Assistant to the Director of the Artillery Department of the battleship “LEMNOS”

My new duties were quite different; it took me some time to get used to them and for me at least they were much less interesting. For some time I was hoping that I will return to the submarines but unfortunately the events that followed gave different turn to my career. Having specialized in electricity, I would have wished at least to assume the duties of the Electricity Department of the b/s “LEMNOS” that disposed an important electrical installation. However I was entrusted with the duties of Assistant to the Director of the Artillery Department, duties completely unrelated to any prior service. This strange alternation of duties was usual at that period when there were no specialization degrees and this was not of course for the benefit of the service. The only advantage was the training of the officers in various specialties of the naval art.

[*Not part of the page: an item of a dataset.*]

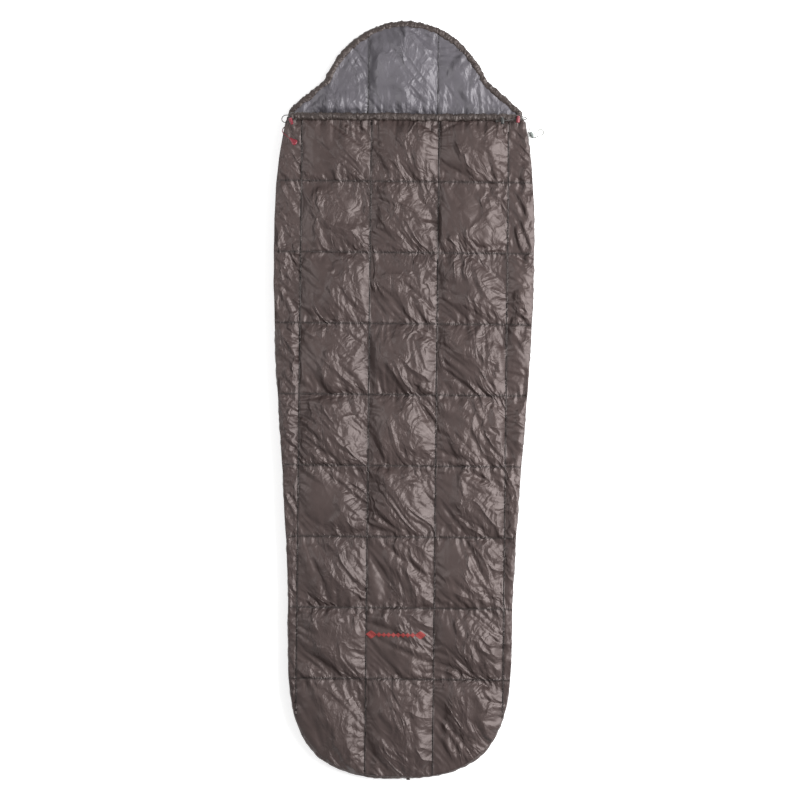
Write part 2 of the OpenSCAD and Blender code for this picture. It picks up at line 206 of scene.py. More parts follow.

For once more I entered a phase of research because the Lieutenant Commander Director of the Department, while conscientious and with a vast general knowledge, had no specialty in Artillery. There was no one to give us guidelines; we were both trying to organize the Department on the basis of user guides of the American Navy found onboard. And we succeeded as far as the good operation of the equipment is concerned. Results concerning training of personnel were not as good. I became persuaded about that when I later served aboard the b/s “AVEROF”. The Artillery officers of this ship that had been serving since the Balkan wars had advanced training to a very good point.

In the summer of 1915 the R.H.N. Fleet executed a number of trainings at sea, close to the near-by shores. In autumn started the tragic adventure for Greece that preceded the official participation of our country in World War I and the ships remained almost permanently in the Naval Base of Salamis.”